▸ Stated task: Only the lines between the line with "make_wood()" and the line with "bpy.context.scene.collection.objects.link(empty)", together with those two lines themselves, are to be copied exactly.

▸ Supplied material:
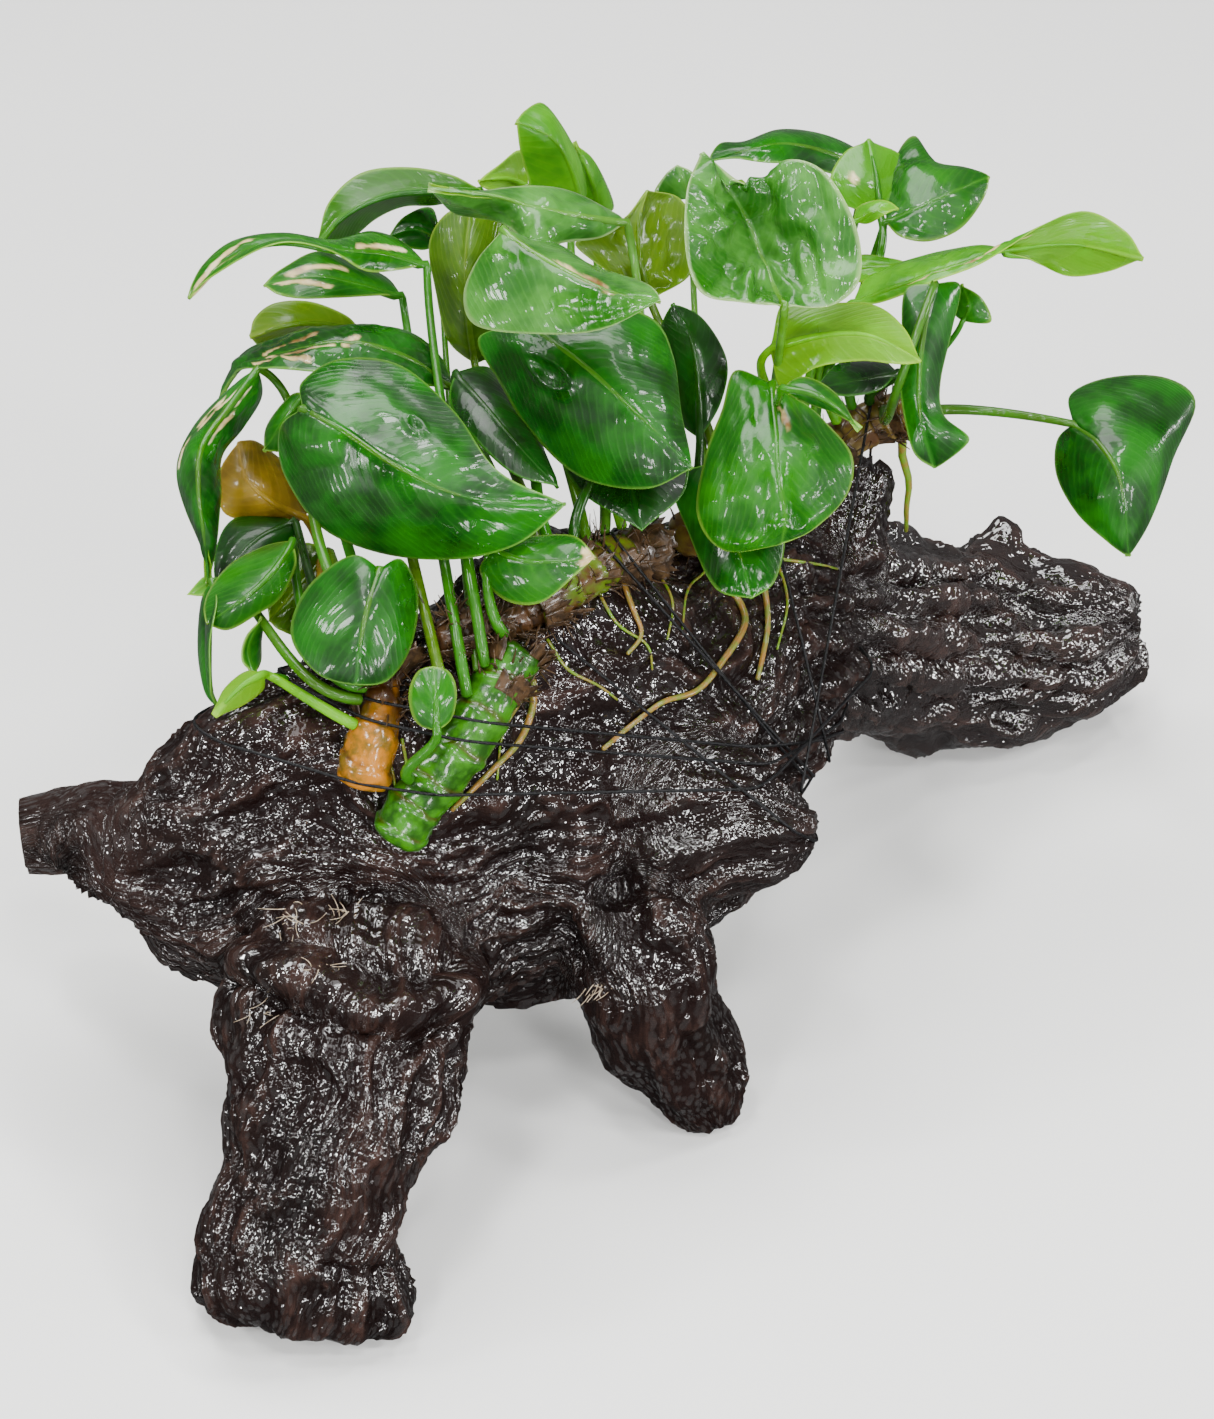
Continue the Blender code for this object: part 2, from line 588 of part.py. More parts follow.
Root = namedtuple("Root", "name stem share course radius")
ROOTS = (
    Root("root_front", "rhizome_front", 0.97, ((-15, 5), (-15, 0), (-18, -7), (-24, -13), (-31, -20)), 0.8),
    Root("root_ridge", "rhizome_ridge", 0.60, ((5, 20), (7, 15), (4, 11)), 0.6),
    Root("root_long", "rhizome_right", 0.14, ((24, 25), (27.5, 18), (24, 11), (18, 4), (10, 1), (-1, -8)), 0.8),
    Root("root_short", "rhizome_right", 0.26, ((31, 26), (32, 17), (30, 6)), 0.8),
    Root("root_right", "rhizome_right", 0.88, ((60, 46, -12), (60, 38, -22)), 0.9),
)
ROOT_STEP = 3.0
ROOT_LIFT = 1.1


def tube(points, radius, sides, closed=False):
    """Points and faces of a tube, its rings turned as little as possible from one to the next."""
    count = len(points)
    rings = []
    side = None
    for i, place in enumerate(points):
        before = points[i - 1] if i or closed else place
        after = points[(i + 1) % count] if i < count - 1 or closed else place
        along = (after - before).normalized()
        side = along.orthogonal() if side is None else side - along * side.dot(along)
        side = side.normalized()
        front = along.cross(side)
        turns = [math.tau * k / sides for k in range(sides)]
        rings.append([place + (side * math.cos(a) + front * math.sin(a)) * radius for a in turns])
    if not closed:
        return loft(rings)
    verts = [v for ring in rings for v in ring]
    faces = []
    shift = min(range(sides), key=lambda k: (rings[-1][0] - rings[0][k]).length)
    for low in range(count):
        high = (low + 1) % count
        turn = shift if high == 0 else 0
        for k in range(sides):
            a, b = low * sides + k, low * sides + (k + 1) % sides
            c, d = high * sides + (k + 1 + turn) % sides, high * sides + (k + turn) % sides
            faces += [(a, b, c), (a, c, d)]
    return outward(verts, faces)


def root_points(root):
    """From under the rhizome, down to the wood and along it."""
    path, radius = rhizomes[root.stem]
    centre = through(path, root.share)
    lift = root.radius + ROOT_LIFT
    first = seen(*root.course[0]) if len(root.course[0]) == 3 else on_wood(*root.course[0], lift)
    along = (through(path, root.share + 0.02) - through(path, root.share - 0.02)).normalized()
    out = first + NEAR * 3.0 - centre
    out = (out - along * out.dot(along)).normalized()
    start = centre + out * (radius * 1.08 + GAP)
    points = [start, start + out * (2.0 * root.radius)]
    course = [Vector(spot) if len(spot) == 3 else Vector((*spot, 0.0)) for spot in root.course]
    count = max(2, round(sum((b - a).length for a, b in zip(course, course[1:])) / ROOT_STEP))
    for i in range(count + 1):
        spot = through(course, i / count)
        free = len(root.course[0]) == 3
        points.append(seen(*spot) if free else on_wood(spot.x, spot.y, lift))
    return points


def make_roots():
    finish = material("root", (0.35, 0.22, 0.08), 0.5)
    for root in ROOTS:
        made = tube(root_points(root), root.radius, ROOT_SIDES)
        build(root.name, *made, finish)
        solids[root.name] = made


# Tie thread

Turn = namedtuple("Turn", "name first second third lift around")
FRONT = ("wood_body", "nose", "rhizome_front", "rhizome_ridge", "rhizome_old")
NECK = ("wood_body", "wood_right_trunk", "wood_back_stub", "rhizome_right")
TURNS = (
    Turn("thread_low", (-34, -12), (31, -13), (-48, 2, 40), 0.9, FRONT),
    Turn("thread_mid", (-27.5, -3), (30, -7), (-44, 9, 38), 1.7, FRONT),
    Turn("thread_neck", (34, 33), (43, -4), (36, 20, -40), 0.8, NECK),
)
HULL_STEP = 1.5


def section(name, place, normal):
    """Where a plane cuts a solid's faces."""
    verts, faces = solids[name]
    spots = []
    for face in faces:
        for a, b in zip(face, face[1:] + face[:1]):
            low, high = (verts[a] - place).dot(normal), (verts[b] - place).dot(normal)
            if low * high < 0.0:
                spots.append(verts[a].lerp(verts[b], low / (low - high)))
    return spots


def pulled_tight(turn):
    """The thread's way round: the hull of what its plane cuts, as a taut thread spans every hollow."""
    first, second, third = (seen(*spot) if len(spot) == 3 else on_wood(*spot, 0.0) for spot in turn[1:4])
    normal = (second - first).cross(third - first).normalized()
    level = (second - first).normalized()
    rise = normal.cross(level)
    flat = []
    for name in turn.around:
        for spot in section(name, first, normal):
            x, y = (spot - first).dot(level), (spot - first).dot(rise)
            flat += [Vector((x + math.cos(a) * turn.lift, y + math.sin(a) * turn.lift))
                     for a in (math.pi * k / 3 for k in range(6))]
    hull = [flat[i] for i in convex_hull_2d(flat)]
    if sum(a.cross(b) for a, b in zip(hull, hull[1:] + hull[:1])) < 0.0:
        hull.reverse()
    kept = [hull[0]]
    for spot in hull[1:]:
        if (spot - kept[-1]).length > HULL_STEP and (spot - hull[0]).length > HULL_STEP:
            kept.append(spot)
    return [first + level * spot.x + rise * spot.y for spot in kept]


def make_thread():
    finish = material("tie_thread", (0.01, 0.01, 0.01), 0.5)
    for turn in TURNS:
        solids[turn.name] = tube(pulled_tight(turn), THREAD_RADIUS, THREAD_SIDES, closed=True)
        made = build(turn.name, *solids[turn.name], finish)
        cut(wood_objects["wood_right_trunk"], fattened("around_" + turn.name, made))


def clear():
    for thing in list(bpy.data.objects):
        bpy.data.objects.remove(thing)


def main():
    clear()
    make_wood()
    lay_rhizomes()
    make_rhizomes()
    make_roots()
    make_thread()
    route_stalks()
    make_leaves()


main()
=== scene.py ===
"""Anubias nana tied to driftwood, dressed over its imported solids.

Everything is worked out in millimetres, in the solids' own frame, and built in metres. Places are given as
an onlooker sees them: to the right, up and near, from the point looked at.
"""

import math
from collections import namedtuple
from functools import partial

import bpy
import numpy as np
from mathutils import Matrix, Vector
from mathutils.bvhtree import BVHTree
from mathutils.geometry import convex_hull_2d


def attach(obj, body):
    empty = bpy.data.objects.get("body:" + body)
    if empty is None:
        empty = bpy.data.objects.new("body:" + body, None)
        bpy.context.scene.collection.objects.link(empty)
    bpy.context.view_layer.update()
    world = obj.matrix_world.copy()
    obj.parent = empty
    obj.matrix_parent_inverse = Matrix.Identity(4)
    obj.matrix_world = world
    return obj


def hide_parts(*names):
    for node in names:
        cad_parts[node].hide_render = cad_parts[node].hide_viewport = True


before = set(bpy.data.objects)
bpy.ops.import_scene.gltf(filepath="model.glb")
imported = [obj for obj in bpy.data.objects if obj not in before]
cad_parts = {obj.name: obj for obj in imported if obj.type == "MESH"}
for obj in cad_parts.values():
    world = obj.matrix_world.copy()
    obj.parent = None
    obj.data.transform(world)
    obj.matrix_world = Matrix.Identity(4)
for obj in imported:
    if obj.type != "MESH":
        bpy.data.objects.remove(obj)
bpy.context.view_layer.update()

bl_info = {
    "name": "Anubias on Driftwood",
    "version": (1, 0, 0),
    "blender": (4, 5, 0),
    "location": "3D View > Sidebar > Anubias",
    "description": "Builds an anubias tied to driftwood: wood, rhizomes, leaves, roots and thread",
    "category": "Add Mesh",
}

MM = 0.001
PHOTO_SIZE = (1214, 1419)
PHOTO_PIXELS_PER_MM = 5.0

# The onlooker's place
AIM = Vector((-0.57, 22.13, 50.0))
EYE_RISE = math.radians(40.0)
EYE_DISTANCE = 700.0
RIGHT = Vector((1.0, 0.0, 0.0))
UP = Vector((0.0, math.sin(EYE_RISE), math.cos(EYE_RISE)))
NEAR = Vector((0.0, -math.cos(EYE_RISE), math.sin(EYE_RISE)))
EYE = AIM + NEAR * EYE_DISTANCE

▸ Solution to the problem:
    make_wood()
    lay_rhizomes()
    make_rhizomes()
    make_roots()
    make_thread()
    route_stalks()
    make_leaves()


main()
=== scene.py ===
"""Anubias nana tied to driftwood, dressed over its imported solids.

Everything is worked out in millimetres, in the solids' own frame, and built in metres. Places are given as
an onlooker sees them: to the right, up and near, from the point looked at.
"""

import math
from collections import namedtuple
from functools import partial

import bpy
import numpy as np
from mathutils import Matrix, Vector
from mathutils.bvhtree import BVHTree
from mathutils.geometry import convex_hull_2d


def attach(obj, body):
    empty = bpy.data.objects.get("body:" + body)
    if empty is None:
        empty = bpy.data.objects.new("body:" + body, None)
        bpy.context.scene.collection.objects.link(empty)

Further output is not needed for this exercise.